Sur les conclusions à fin d’injonction :
10. La présente requête rejette les conclusions en annulation dirigées contre l’arrêté du 18 janvier 2016. Par ailleurs, l’annulation de l’arrêté du 26 janvier 2016, rectifié le 29 janvier, en tant qu’il a fixé la fin de l’assignation à résidence au-delà du 6 mars n’appelle aucune mesure d’exécution. Par conséquent, les conclusions de Mme S== aux fins d’injonction doivent être rejetées.
Sur les dépens :
11. Aux termes de l’article 2 du décret n° 95-161 du 15 février 1995 relatif aux droits de plaidoirie et à la contribution équivalente : « Le droit de plaidoirie est dû à l’avocat pour chaque plaidoirie faite aux audiences dont la liste est fixée par arrêté du garde des sceaux, ministre de la justice. / A défaut de plaidoirie, est considéré comme ayant plaidé l’avocat représentant la partie à l'audience(…) ».
12. La somme demandée au titre des dépens correspond à des droits de plaidoirie, qui ne sont pas au nombre des dépens énumérés par l'article R. 761-1 du code de justice administrative.
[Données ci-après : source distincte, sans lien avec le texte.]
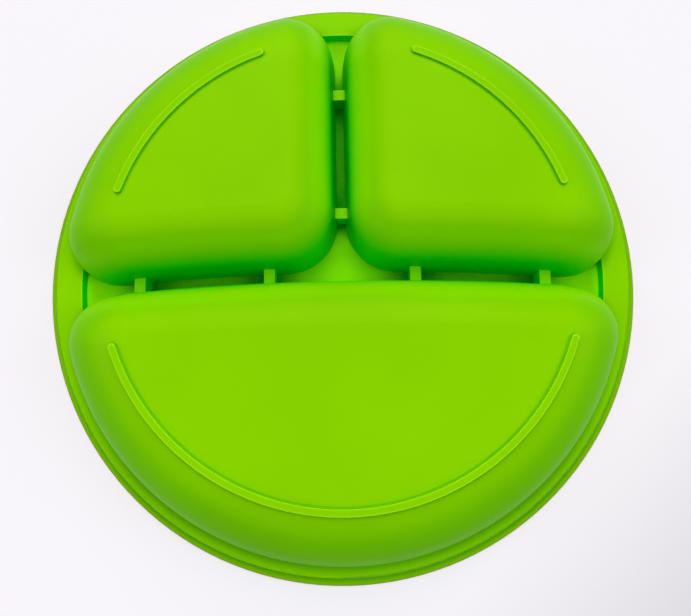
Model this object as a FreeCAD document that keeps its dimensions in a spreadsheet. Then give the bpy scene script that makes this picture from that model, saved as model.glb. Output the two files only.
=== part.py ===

En tout état de cause, Mme S== n’ayant pas été représentée à l’audience, le droit de plaidoirie n’est pas dû à son avocat. Les conclusions tendant à son remboursement ne peuvent donc qu’être rejetées.
Sur les conclusions tendant à l’application des dispositions combinées des articles L. 761-1 du code de justice administrative et 37 de la loi du 10 juillet 1991 :
13. Il n’y a pas lieu, dans les circonstances de l’espèce, de mettre à la charge de l’Etat la somme que l’avocat de Mme S== a sollicitée, correspondant aux frais qu’il aurait réclamés à sa cliente si elle n’avait pas bénéficié de l’aide juridictionnelle.
DECIDE :
Article 1er : La requête n° 16BX01357 est rejetée.
Article 2 : L’arrêté du 26 janvier 2016, rectifié le 29 janvier 2016, est annulé en tant qu’il a fixé la fin de l’assignation à résidence au-delà de la date du 6 mars 2016. Le jugement n° 1600121 du 1er février 2016 est réformé en ce qu’il a de contraire au présent arrêt.
Article 3 : Le surplus des conclusions de la requête de Mme S== enregistrée sous le n° 16BX01390 est rejeté.